By the autumn, the violence in the Valley had ebbed, and talk of dialogue was once more in the air . Shujaat now telephoned me in Bengaluru, saying he wished to bring a group to speak with citizens in my city. For too long Kashmiris had conversed only with people in Delhi, whose positions were often over-determined by either proximity or hostility to the Government of the day. They needed to range beyond the capital, to speak with Indians in the South as well.

Aiding Shujaat Bukhari in this dialogue was Air Vice Marshal Kapil Kak, a decorated war hero. In the first week of December 2017 they brought to Bengaluru a group that included two other residents of the Valley, as well as a representative each from Jammu and Ladakh. They all spoke at a public event in the Bangalore International Centre, which sadly (or perhaps shamefully, since this is allegedly a high-tech city) was not recorded for posterity. I remember the discussion as being rich, nuanced, and wideranging. One younger radical spoke feelingly of how India was interested only in the territory of Kashmir, not its people. The lady from Ladakh spoke of the importance of civil society organisations in building trust among different sections. The man from Jammu spoke of how the common ground of trade and livelihood could trump suspicion between the three regions of the State.

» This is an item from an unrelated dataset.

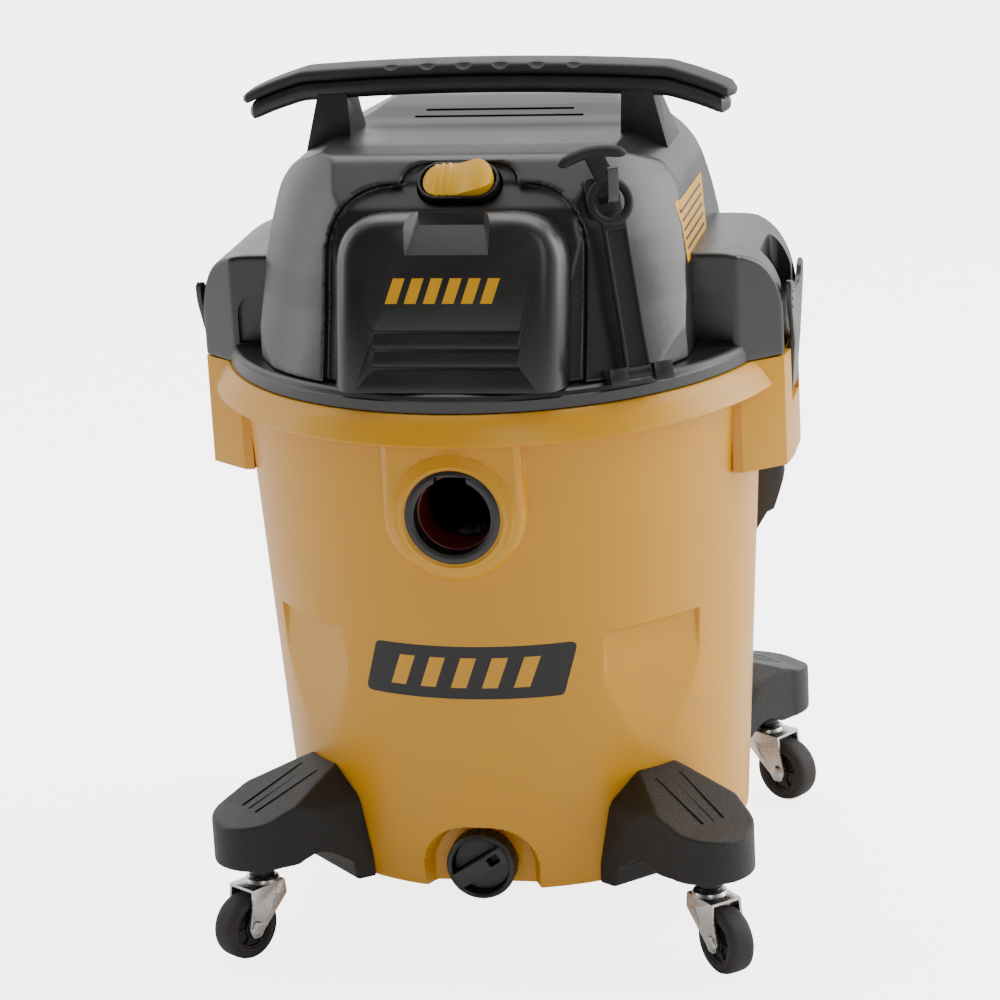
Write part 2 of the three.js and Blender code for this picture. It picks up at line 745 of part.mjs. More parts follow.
// ---------------------------------------------------------------- lid base
function lidEarProfile(inset) {
  const shape = new THREE.Shape();
  const top = deckZ + lidEarHeight - inset;
  const out = earX - inset;
  const low = inset > 0 ? deckZ + 0.5 : lidZ;
  shape.moveTo(120, low);
  shape.lineTo(out, low);
  shape.bezierCurveTo(out, deckZ + 0.62 * lidEarHeight, out - 12, top, out - 48, top);
  shape.lineTo(120, top);
  return shape;
}

function lidEar() {
  const plan = (inset) => insetPolygon([
    [120, -lidEarHalf], [earX - 33, -lidEarHalf], [earX - 2.5, -earHalfOuter], [earX, -earHalfOuter / 2],
    [earX, earHalfOuter / 2], [earX - 2.5, earHalfOuter], [earX - 33, lidEarHalf], [120, lidEarHalf],
  ], inset);
  const body = prismY(lidEarProfile(0), -90, 90, { curveSegments: 8 })
    .intersect(prismZ(plan(0), lidZ - 1, coverTopZ));
  const hollow = prismY(lidEarProfile(coverWall), -90, 90, { curveSegments: 8 })
    .intersect(prismZ(plan(coverWall), lidZ - 1, coverTopZ));
  const slotHalf = latchTopWidth / 2 + 3;
  const latchPocket = block(earX - 5, earX + 9, -slotHalf, slotHalf, rimZ - 5, coverTopZ);
  const fingers = block(earX - 21, earX + 9, -30, 30, deckZ + 22, coverTopZ);
  const keep = block(earX - 5 - coverWall, earX + 9, -slotHalf - 3, slotHalf + 3, lidZ, coverTopZ)
    .add(block(earX - 21 - coverWall, earX + 9, -33, 33, deckZ + 19, coverTopZ));
  const inset = prismY(roundedPanel(0), -90, -lidEarHalf + 5);
  const insetWall = prismY(roundedPanel(coverWall), -90, -lidEarHalf + 5 + coverWall);
  return body.subtract(hollow.subtract(keep).subtract(insetWall))
    .subtract(latchPocket).subtract(fingers).subtract(inset);
}

function roundedPanel(grow) {
  const shape = new THREE.Shape();
  const corner = 18;
  const top = deckZ + lidEarHeight - 30 + grow;
  const side = earX - 37 + grow;
  shape.moveTo(100, deckZ + 1.5 - grow);
  shape.lineTo(side, deckZ + 1.5 - grow);
  shape.lineTo(side, top - corner);
  shape.absarc(side - corner, top - corner, corner, 0, Math.PI / 2, false);
  shape.lineTo(100, top);
  return shape;
}

function lidBase() {
  const plugR = tankR(rimZ - plugDepth) - tankWall - 0.6;
  const under = deckZ - 4;
  const flange = turned([
    [airHoleR, under], [plugR - coverWall, under], [plugR - coverWall, rimZ - plugDepth],
    [plugR, rimZ - plugDepth], [plugR, lidZ], [flangeR, lidZ], [flangeR, deckZ - 4], [flangeR - 4, deckZ - 0.8],
    [coverFront + 1, deckZ - gap], [airHoleR, deckZ - gap],
  ], 40);
  const ear = lidEar();
  const ears = ear.add(spun(ear, 180)).subtract(coverBody(-gap));
  return flange.add(ears).subtract(ring(gasketR(0), gasketR(1), lidZ - 1, lidZ + 2.4, 40));
}

function gasketR(edge) {
  return tankR(rimZ) - 1.5 + 7 * edge;
}

function lidGasket() {
  return ring(gasketR(0) + gap, gasketR(1) - gap, rimZ + gap / 2, lidZ + 2.1, 40);
}

// ---------------------------------------------------------------- handle
function handleOutline(z0, z1, taper) {
  const end = handleLength / 2;
  const bendX = 146;
  const droop = 13;
  const crown = 5;
  const upper = [];
  const lower = [];
  const steps = 6;
  for (let i = -steps; i <= steps; i += 1) {
    const x = bendX * i / steps;
    const rise = crown * (1 - (i / steps) ** 2);
    upper.push([x, z1 + rise]);
    lower.push([x, z0 + rise]);
  }
  lower.unshift([taper - end, z0 - droop]);
  lower.push([end - taper, z0 - droop]);
  upper.unshift([-end, z1 - droop]);
  upper.push([end, z1 - droop]);
  return [...lower, ...upper.reverse()];
}

function handlePost() {
  const top = handleZ + 6;
  const foot = deckZ + 110;
  const face = prismY([
    [postHalfSpan - 1, foot], [postHalfSpan + 42, foot], [postHalfSpan + 25, top], [postHalfSpan + 2, top],
  ], -40, 80);
  const side = prismX([[-23, foot], [52, foot], [10, top], [-20, top]], 60, 180);
  return face.intersect(side);
}

function handleFrame() {
  const half = handleDepth / 2;
  const bar = new THREE.ExtrudeGeometry(outline(handleOutline(handleZ, handleZ + handleBar, 4)), {
    depth: handleDepth - 6, bevelEnabled: true, bevelSize: 3, bevelThickness: 3, bevelOffset: -3, bevelSegments: 1,
  });
  const barSolid = solid(bar.rotateX(Math.PI / 2).translate(0, half - 3 - 4, 0));
  const post = handlePost();
  const pair = post.add(mirroredX(post));
  return barSolid.add(pair.subtract(coverBody(-gap)));
}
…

Shujaat Bukhari and Kapil Kak complemented one another well; serving journalist and retired officer, Muslim and Hindu, one young enough to have memories of the purging of the Pandits, the other old enough to have grown up in the high noon of Kashmiri syncreticism. Unlike some other writers from Kashmir, Shujaat was absolutely not in denial of the awful treament that had been meted out by the jihadis to his Hindu compatriots. He understood that, by standing apart when they were forced to flee, the Muslims of Kashmir had let down their Pandit brothers and sisters.

At the same time, Shujaat was clear that, for the Union government, the tragedy of the Pandits had become an excuse to do nothing to right the historic wrongs of the Kashmiris as a whole. Young boys who had not been born when the Pandits fled were set upon savagely by the paramilitary, with jingoistic TV channels cheering them on. That is why he sought to take the conversation beyond Delhi to other cities, where (he hoped) Kashmiris might meet with a more sympathetic, less prejudiced, hearing.

Bridging divides

Within Kashmir, Shujaat Bukhari was a bridge between young and old, militants and moderates. His newspaper was alert to the divide between the regions of the state, reporting developments in Jammu and Ladakh even while inevitably focusing more attention on the Valley. His own gentle personality and self-effacing manner were invaluable aids in this process of dispelling doubts and misrecognition.

Journalists in New Delhi knew Shujaat Bukhari far better than I. My own meetings with him were few and episodic. Yet they left a deep impression; of a man of knowledge and empathy, resolution and character, speaking on behalf of a people cruelly treated by history and by the governments of India and of Pakistan.